## What this task involves
Show every line in the entries below where the word "from" appears.

Object data in JSON:
=======

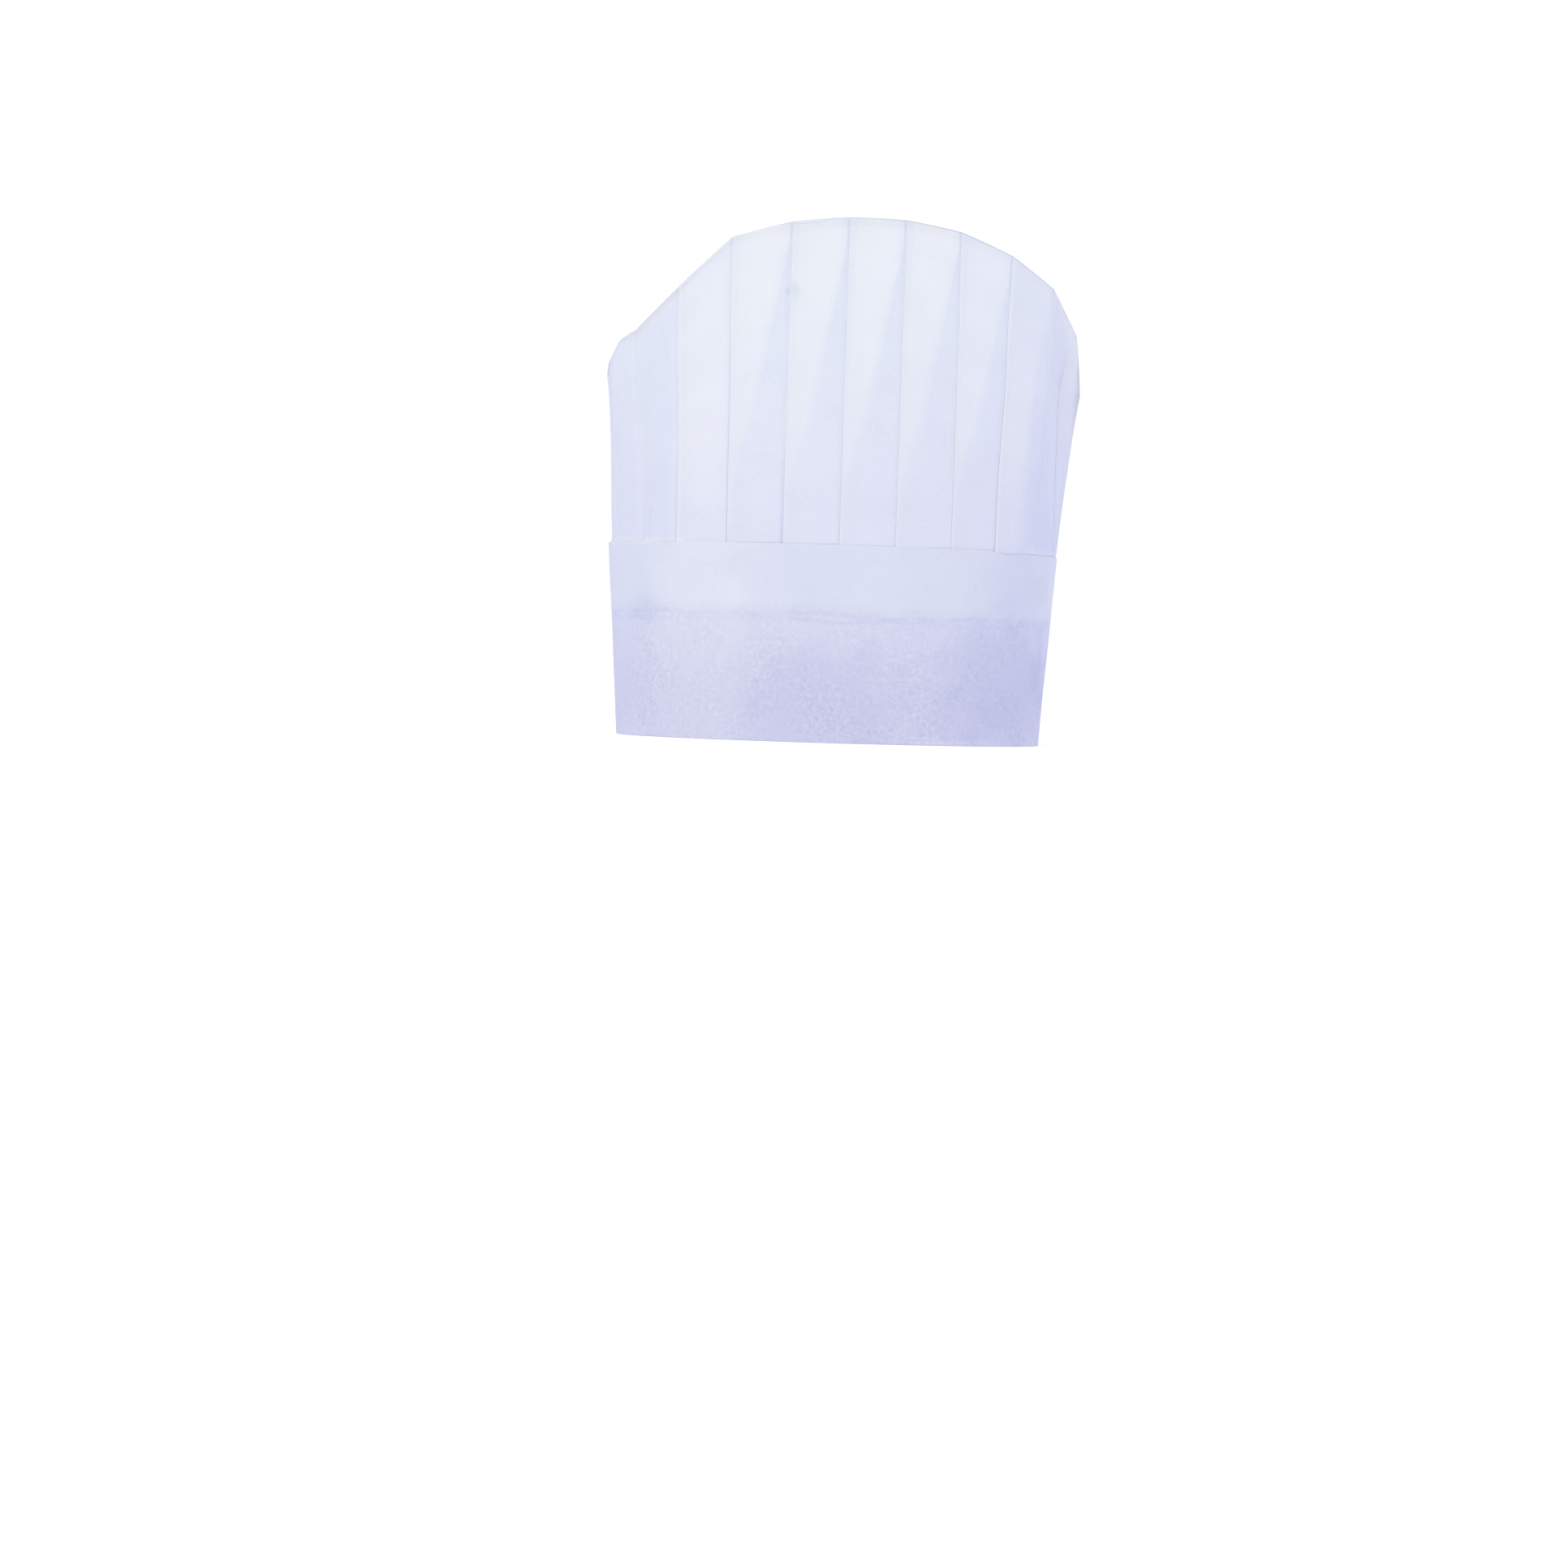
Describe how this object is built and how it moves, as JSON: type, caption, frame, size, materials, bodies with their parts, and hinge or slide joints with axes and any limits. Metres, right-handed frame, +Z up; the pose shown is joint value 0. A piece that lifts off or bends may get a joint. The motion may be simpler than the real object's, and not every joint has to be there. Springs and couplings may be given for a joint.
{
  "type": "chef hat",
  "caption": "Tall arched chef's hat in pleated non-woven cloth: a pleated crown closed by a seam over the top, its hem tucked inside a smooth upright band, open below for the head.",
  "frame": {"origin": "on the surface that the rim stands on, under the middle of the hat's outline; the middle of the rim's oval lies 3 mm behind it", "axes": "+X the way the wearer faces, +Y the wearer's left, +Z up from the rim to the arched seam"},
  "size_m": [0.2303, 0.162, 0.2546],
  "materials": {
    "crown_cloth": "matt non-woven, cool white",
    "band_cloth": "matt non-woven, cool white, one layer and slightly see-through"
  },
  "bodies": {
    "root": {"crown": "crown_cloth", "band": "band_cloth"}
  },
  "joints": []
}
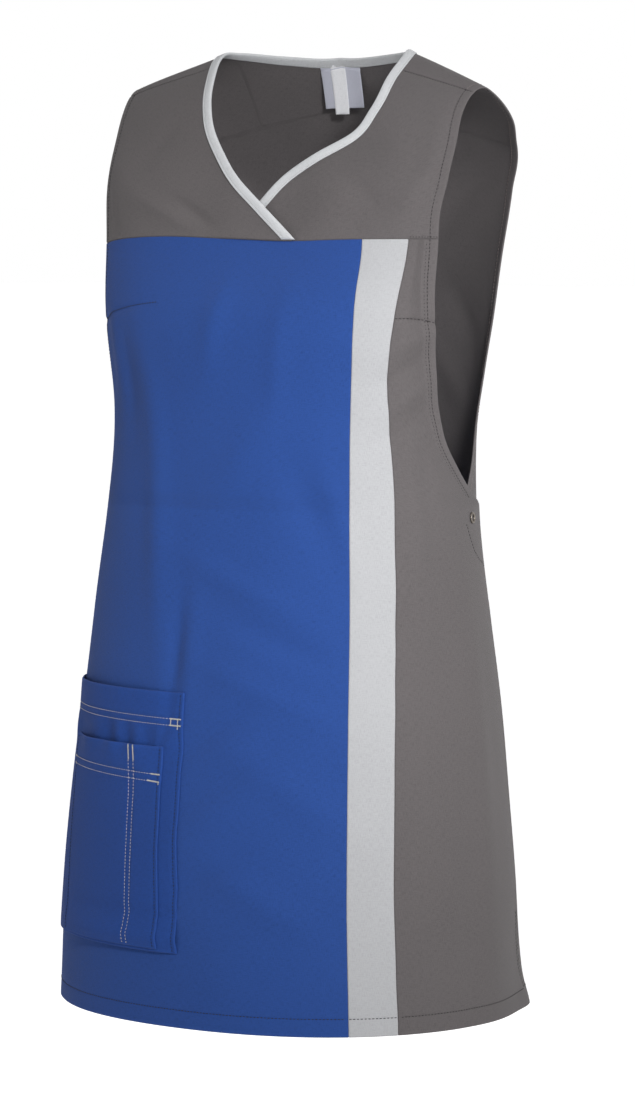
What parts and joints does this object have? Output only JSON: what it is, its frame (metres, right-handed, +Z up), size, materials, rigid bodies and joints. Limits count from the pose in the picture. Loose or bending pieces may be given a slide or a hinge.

=======

## Final result
  "frame": {"origin": "on the surface that the rim stands on, under the middle of the hat's outline; the middle of the rim's oval lies 3 mm behind it", "axes": "+X the way the wearer faces, +Y the wearer's left, +Z up from the rim to the arched seam"},
What parts and joints does this object have? Output only JSON: what it is, its frame (metres, right-handed, +Z up), size, materials, rigid bodies and joints. Limits count from the pose in the picture. Loose or bending pieces may be given a slide or a hinge.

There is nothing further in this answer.